--- Supplied data ---

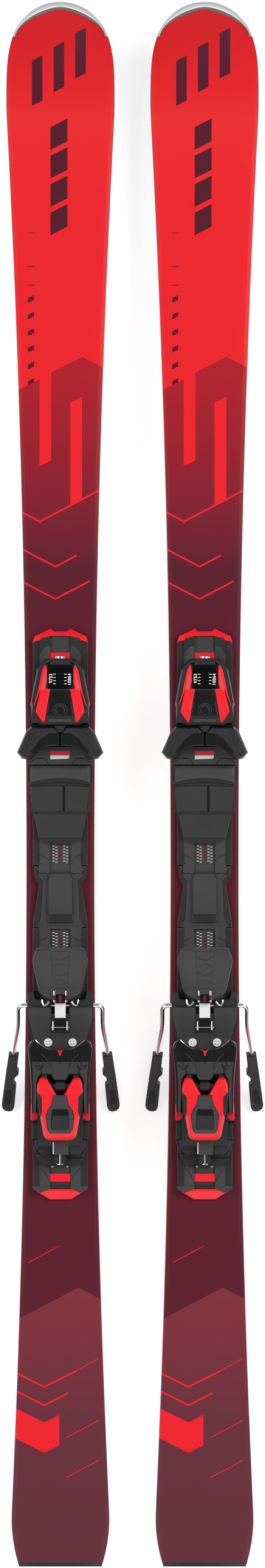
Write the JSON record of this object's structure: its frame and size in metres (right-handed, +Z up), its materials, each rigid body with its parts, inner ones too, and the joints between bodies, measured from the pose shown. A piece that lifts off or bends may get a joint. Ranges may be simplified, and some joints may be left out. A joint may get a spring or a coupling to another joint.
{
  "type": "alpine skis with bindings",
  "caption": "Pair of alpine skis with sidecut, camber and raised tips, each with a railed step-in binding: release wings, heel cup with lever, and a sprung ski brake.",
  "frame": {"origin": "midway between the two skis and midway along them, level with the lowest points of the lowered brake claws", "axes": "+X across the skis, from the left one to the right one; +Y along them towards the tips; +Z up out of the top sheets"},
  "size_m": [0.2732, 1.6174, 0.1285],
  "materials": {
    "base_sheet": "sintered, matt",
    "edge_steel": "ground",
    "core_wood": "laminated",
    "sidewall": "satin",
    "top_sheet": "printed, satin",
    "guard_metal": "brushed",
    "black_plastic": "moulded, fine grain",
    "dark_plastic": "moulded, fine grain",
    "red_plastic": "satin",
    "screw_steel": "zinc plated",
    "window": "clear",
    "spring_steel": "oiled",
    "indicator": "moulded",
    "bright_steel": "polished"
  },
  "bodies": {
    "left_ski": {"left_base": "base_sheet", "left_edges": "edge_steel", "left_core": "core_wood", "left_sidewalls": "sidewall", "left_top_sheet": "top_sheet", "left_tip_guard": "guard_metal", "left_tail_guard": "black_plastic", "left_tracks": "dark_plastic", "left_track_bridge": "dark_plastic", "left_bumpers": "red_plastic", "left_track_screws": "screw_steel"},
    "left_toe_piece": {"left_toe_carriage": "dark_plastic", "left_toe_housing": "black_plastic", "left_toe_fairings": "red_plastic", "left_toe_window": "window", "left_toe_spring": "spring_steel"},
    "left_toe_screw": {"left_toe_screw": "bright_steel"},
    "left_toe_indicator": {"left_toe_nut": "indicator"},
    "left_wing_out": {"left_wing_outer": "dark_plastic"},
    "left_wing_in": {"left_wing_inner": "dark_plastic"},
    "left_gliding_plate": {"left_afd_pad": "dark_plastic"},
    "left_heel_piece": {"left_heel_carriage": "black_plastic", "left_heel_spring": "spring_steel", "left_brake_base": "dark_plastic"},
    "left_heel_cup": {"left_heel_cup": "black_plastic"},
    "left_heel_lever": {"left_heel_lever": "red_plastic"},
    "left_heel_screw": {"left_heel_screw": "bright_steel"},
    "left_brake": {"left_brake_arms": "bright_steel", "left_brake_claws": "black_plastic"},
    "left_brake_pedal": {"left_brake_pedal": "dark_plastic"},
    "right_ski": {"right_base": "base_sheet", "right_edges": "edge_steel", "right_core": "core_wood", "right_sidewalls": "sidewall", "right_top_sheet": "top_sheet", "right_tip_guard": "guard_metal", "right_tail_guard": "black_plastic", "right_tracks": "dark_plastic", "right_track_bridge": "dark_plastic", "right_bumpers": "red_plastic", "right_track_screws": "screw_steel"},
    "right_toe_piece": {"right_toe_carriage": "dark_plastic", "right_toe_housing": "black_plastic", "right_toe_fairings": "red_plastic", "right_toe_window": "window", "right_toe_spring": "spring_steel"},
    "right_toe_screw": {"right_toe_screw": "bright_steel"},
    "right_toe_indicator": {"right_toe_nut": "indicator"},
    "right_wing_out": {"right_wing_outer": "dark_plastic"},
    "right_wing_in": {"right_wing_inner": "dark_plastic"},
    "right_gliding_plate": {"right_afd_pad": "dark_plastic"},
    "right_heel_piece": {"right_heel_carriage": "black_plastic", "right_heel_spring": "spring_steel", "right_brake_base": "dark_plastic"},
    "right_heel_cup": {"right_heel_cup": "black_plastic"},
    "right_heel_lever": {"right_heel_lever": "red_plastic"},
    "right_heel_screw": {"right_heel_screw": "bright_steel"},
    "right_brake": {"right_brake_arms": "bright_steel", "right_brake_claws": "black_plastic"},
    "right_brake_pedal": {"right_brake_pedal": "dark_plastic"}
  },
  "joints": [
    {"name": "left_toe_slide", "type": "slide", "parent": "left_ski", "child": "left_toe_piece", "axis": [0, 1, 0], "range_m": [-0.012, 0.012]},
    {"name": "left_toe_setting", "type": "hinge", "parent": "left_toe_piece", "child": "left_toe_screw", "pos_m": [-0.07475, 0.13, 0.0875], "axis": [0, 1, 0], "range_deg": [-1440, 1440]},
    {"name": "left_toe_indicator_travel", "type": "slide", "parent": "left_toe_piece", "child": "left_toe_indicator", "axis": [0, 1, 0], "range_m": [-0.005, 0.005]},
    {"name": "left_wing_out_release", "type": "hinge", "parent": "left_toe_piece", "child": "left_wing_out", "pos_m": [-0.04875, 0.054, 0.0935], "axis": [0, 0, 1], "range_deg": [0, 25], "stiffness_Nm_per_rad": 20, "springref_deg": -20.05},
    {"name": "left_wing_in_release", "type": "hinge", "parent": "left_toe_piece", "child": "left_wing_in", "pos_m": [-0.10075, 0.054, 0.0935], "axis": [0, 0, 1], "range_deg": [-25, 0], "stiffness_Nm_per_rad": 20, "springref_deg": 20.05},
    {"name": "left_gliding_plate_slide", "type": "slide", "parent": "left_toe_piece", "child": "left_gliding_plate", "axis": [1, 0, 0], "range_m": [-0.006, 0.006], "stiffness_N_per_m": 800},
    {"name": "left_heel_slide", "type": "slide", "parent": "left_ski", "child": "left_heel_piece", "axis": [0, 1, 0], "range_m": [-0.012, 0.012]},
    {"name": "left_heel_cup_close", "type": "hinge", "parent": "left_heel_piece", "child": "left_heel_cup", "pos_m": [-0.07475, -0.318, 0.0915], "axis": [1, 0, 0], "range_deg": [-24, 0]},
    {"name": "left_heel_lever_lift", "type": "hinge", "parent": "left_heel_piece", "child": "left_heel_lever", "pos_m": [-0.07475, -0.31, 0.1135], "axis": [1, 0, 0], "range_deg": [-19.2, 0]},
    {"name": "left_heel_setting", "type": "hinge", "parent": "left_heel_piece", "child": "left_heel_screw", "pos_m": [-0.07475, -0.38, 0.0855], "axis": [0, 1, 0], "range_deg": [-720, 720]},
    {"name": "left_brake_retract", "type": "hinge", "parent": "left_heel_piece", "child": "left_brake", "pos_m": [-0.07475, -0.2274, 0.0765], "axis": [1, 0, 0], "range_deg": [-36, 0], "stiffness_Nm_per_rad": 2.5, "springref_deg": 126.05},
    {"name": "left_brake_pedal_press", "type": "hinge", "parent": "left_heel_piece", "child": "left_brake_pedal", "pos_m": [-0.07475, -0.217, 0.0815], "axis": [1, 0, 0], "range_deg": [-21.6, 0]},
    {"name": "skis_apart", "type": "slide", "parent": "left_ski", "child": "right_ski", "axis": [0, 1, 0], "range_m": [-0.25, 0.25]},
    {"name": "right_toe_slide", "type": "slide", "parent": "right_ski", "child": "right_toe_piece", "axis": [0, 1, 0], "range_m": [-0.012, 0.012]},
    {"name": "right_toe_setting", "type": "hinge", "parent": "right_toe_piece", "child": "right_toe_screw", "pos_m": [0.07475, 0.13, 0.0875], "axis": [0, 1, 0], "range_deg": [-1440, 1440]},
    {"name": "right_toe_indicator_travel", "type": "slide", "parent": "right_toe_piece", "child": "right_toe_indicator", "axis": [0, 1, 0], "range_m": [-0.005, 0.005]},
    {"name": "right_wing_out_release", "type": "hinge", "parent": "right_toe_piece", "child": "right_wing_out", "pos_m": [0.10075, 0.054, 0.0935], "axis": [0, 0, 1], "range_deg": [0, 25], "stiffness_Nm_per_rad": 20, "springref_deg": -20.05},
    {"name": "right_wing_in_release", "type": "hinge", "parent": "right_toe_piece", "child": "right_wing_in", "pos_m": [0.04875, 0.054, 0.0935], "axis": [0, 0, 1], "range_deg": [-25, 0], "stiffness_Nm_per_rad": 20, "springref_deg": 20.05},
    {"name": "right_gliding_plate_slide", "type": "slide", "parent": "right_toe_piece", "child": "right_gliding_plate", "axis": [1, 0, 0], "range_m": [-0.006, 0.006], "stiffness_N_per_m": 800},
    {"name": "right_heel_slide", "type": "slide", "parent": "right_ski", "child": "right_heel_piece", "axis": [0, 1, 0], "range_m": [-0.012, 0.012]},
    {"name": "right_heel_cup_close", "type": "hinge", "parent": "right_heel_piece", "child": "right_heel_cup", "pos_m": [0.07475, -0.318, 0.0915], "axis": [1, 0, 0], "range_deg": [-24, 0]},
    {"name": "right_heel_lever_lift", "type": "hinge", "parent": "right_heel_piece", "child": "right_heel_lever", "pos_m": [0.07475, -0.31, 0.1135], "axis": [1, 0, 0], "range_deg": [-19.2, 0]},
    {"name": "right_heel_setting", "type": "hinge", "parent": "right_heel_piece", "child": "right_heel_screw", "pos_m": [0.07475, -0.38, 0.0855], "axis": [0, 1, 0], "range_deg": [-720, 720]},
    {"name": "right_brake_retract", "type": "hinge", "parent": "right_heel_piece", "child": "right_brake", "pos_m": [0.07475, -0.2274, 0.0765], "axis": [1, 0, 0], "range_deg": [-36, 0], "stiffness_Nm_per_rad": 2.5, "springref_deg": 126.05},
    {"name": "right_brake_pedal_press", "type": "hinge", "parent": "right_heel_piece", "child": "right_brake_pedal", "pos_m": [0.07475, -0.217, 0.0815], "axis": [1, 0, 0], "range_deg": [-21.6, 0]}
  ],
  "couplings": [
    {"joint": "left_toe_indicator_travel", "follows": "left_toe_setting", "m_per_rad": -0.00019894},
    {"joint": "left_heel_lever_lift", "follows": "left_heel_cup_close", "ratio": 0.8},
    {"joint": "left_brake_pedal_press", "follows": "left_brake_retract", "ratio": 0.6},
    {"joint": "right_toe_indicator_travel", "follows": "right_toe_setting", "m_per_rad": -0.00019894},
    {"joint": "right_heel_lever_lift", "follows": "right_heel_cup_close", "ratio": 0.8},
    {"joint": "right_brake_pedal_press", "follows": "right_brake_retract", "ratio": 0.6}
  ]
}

---

Prompt | Display every line of the listing that contains the string "materials".

Problem solution |
Write the JSON record of this object's structure: its frame and size in metres (right-handed, +Z up), its materials, each rigid body with its parts, inner ones too, and the joints between bodies, measured from the pose shown. A piece that lifts off or bends may get a joint. Ranges may be simplified, and some joints may be left out. A joint may get a spring or a coupling to another joint.
  "materials": {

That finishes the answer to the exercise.